Pedro Delfino - 9 months ago 76

Python Question

I am using the SICP book which is build for Scheme/Racket (lisp family). In this exercise I had some problems:

*1.11 A function f is defined by the rule that f(n) = n if n<3 and f(n) = f(n - 1) + 2f(n - 2) + 3f(n - 3) if n> 3. Write a procedure that computes f by means of a recursive process. Write a procedure that computes f by means of an iterative process.*

A fully recursive function in Racket for this exercise is easy:

`(define (f n)`

(cond ((< n 3) n)

(else (+ (f (- n 1))

(* 2 (f (- n 2)))

(* 3 (f (- n 3)))))))

It is tough to build an iterative one. Since I was not figuring it out, I tried with Python.

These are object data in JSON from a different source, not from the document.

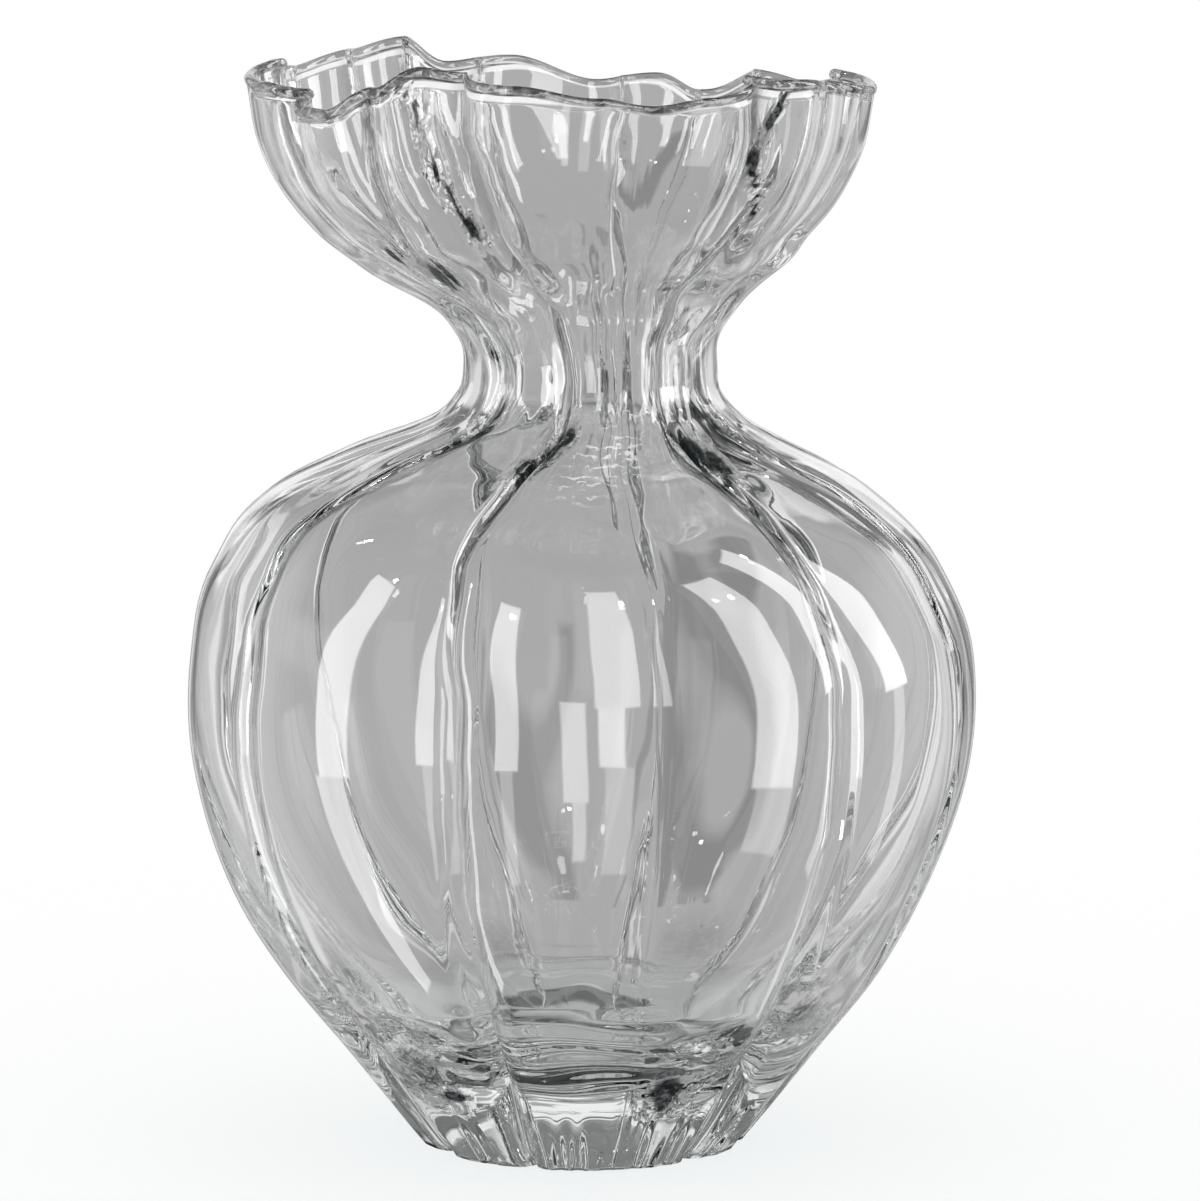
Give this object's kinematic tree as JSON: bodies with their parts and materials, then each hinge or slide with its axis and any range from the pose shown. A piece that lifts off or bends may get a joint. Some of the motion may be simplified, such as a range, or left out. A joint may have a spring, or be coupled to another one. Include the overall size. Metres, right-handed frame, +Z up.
{
  "type": "vase",
  "caption": "Clear blown-glass vase with a solid lobed foot, a wide ribbed belly, a pinched neck and a flared, pleated collar with a ruffled rim.",
  "frame": {"origin": "centre of the flat standing face under the foot, on the belly's middle line", "axes": "+Z up through the neck and the mouth, -Y towards the side that the picture shows, +X to that view's right"},
  "size_m": [0.2003, 0.2007, 0.2782],
  "materials": {
    "clear_glass": "gloss"
  },
  "bodies": {
    "root": {"foot": "clear_glass", "belly": "clear_glass", "shoulder": "clear_glass", "neck": "clear_glass", "throat": "clear_glass", "collar": "clear_glass", "rim": "clear_glass"}
  },
  "joints": []
}
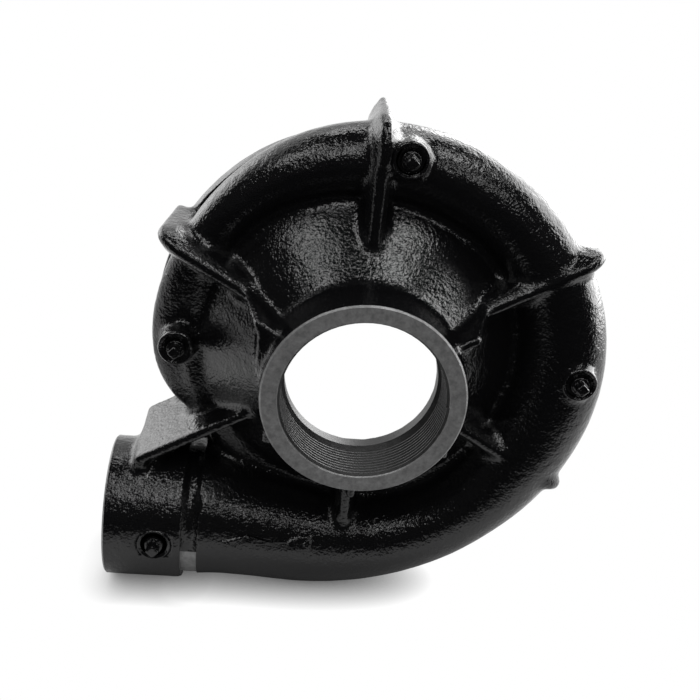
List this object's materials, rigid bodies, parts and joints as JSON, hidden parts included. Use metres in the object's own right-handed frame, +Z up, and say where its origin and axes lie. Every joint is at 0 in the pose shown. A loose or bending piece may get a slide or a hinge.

When I did it in python, it came out with the following code:

`def funcao_f(n):`

count = 0

limite = n - 2

soma = 0

if n<3:

return n

else:

while count!=limite:

count = count + 1

soma = funcao_f(n-1)+2*funcao_f(n-2)+3*funcao_f(n-3)

return soma

I am in doubt about the nature of this python code.

Is this a recursive function?

(I called funcao_f inside funcao_f)

Is this an iterative function?

(I am using a while loop inside it)

Does Python accept a process to be both, iterative and recursive?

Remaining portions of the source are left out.